The adjustment of the booster shot timetable—if that should come about—comes on the heels of the FDA’s granting full approval to the Pfizer/BioNTech vaccine. The vaccine had been approved under the FDA’s emergency use authorization.
Health care experts have been pushing the FDA to grant full approval to the COVID-19 vaccines as soon as possible as a way of inducing the vaccine hesitant to get inoculated in order to beat back the delta variant.
The booster shots will help older Americans.
Meanwhile, evidence grows that the delta variant (B.1.617) infects younger people much more than the variant that had been dominant this time last year, the so called wild-type variant (D614G).
Linda Spaulding RN, BC, CIC, CHEC, CHOP, is a member of ICT®’s Editorial Advisory Board. In an article to be published in an upcoming print edition, Spaulding writes that “once again, the United States is dealing with a surge of the delta variant of COVID-19 with health care facility beds filling up with not solely the elderly, but with kids as young as 11-days-old and people in their 50s.
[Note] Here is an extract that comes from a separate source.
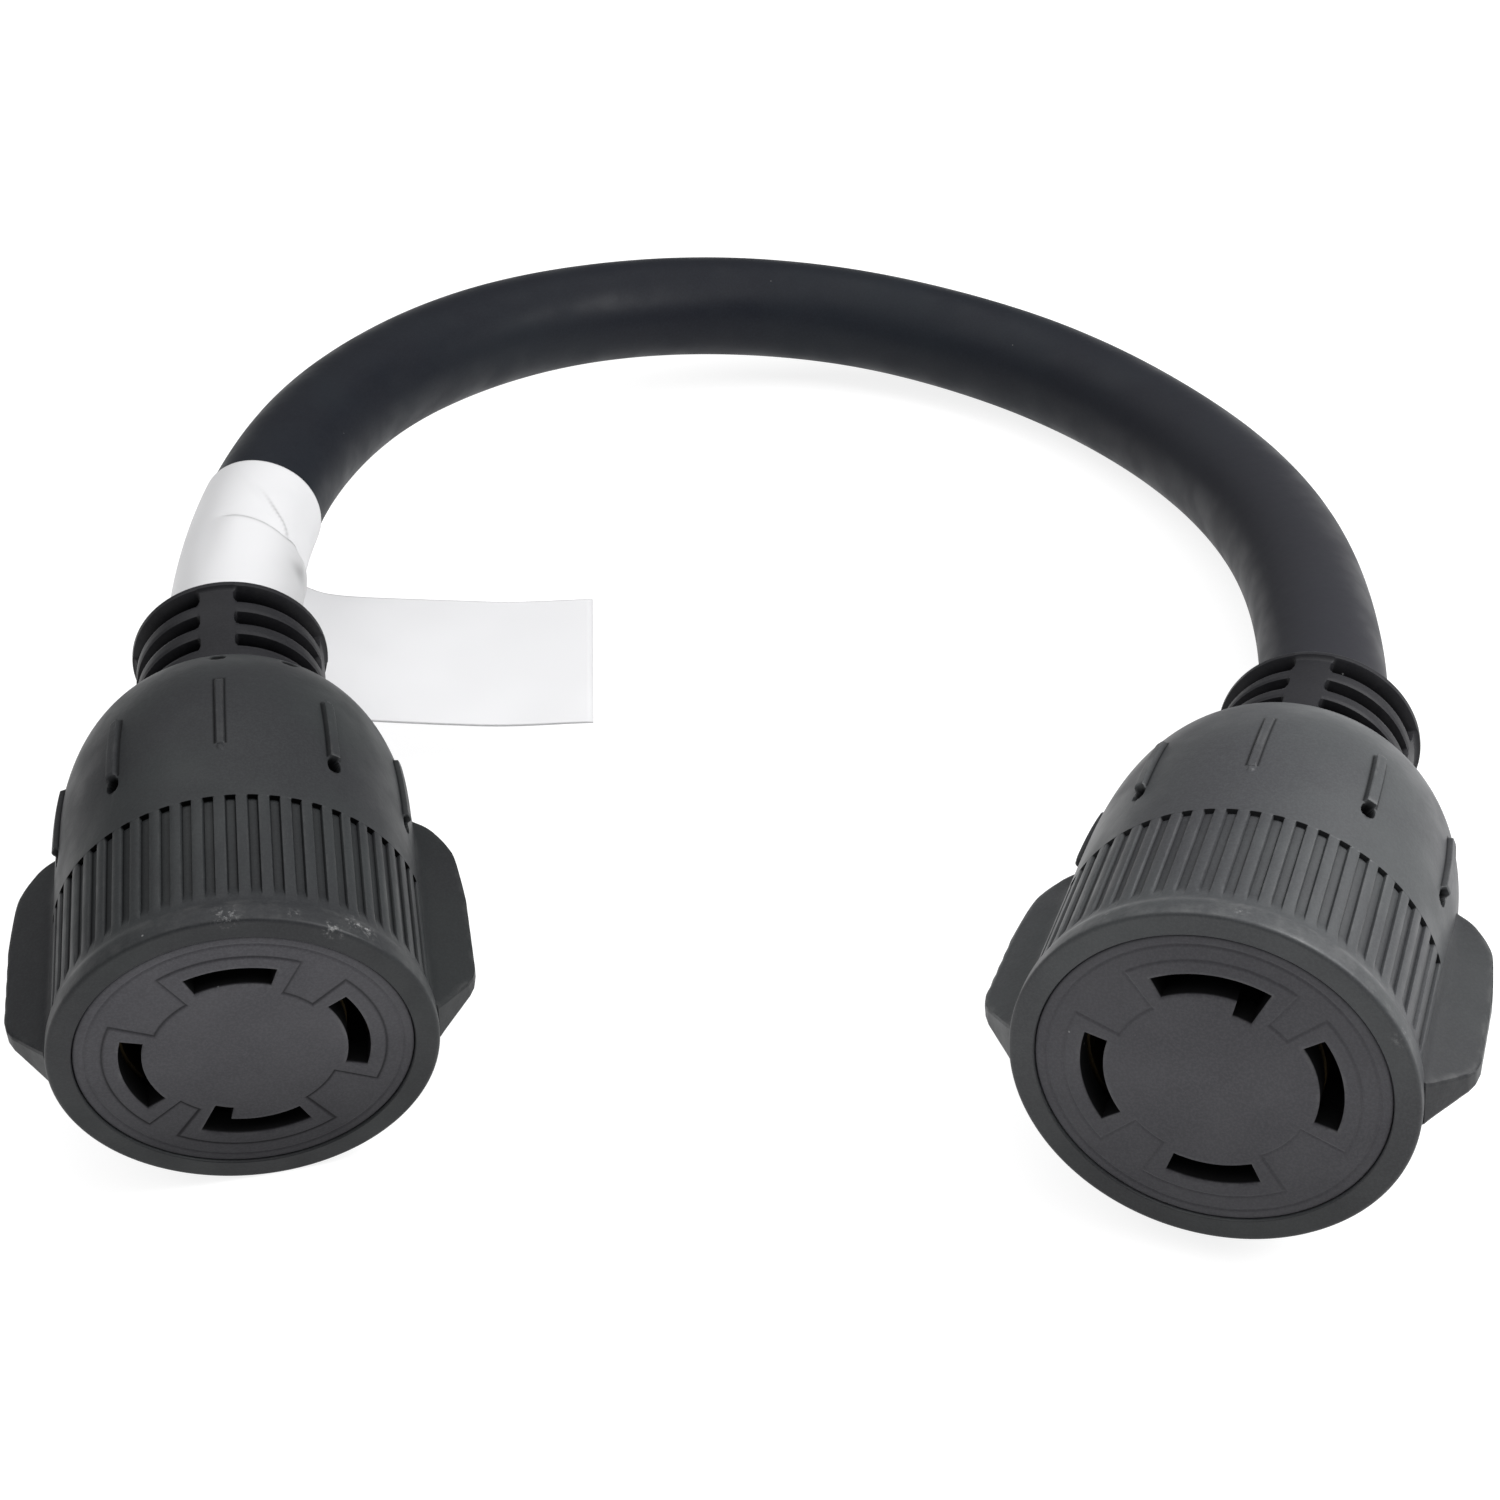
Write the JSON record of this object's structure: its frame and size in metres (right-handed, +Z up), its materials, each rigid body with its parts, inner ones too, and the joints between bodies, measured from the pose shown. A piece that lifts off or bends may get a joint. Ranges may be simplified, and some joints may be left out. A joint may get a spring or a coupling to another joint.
{
  "type": "power adapter cord",
  "caption": "Short thick extension cord with a moulded round locking socket on each end, its cable lying in an open loop with a blank white tag.",
  "frame": {"origin": "bottom centre of the box round the two connectors, without the cable", "axes": "+Z up from the surface it lies on; the socket faces look roughly towards -Y and the cable loops round on the +Y side; connector a is on the -X side"},
  "size_m": [0.2236, 0.2757, 0.0592],
  "materials": {
    "grip_pvc": "fine moulded grain, half matt",
    "relief_pvc": "half matt",
    "insert_nylon": "smooth matt",
    "carrier_nylon": "matt",
    "cover_pvc": "matt",
    "contact_brass": "drawn sheet",
    "jacket_pvc": "smooth, soft sheen",
    "filler_paper": "fibrous",
    "insulation_white": "satin",
    "insulation_black": "satin",
    "insulation_red": "satin",
    "insulation_green": "satin",
    "copper_wire": "bright strands",
    "label_vinyl": "smooth, half matt"
  },
  "bodies": {
    "root": {"grip_a": "grip_pvc", "strain_relief_a": "relief_pvc", "face_insert_a": "insert_nylon", "contact_carrier_a": "carrier_nylon", "inner_cover_a": "cover_pvc", "contact_neutral_a": "contact_brass", "contact_line_x_a": "contact_brass", "contact_line_y_a": "contact_brass", "contact_ground_a": "contact_brass", "grip_b": "grip_pvc", "strain_relief_b": "relief_pvc", "face_insert_b": "insert_nylon", "contact_carrier_b": "carrier_nylon", "inner_cover_b": "cover_pvc", "contact_neutral_b": "contact_brass", "contact_line_x_b": "contact_brass", "contact_line_y_b": "contact_brass", "contact_ground_b": "contact_brass", "cable_jacket": "jacket_pvc", "cable_filler": "filler_paper", "conductor_neutral": "insulation_white", "copper_neutral": "copper_wire", "conductor_line_x": "insulation_black", "copper_line_x": "copper_wire", "conductor_line_y": "insulation_red", "copper_line_y": "copper_wire", "conductor_ground": "insulation_green", "copper_ground": "copper_wire", "label_wrap": "label_vinyl"}
  },
  "joints": []
}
They are unvaccinated.” (Spaulding’s coauthor of the article is Connie Henry, BSN, RNC.) The CDC says that 51.1% of the US adult population has been fully vaccinated.
There are still no COVID-19 vaccines for children 5–12, although Fauci said this week that it’s possible that one might become available by late fall, but tempered that prediction by adding that there will be many variables in play for such a vaccine to become reality. “I’m talking about the data that will be presented to the FDA,” Fauci told NPR. “The decision about the relative risk benefit of safety and efficacy is going to be a regulatory decision. So even though I’m telling you that the data will be available at the time we get to mid and late fall, it may be that when the FDA looks at the data, they may feel they want a little bit more time for safety.”
In a separate interview, Collins told NPR that any vaccine for that age group will not be available until late this year, at the earliest. “I got to be honest, I don’t see approval for kids 5 to 11 coming much before the end of 2021,” Collins said.
Meanwhile, the data seem to back up what Spaulding’s seeing: A surge in COVID-19 infections among children. For the week ending August 19, more than 180,175 COVID-19 cases were reported in children, according to the American Academy of Pediatrics. At the end of July, it was about 38,000 children per week being infected.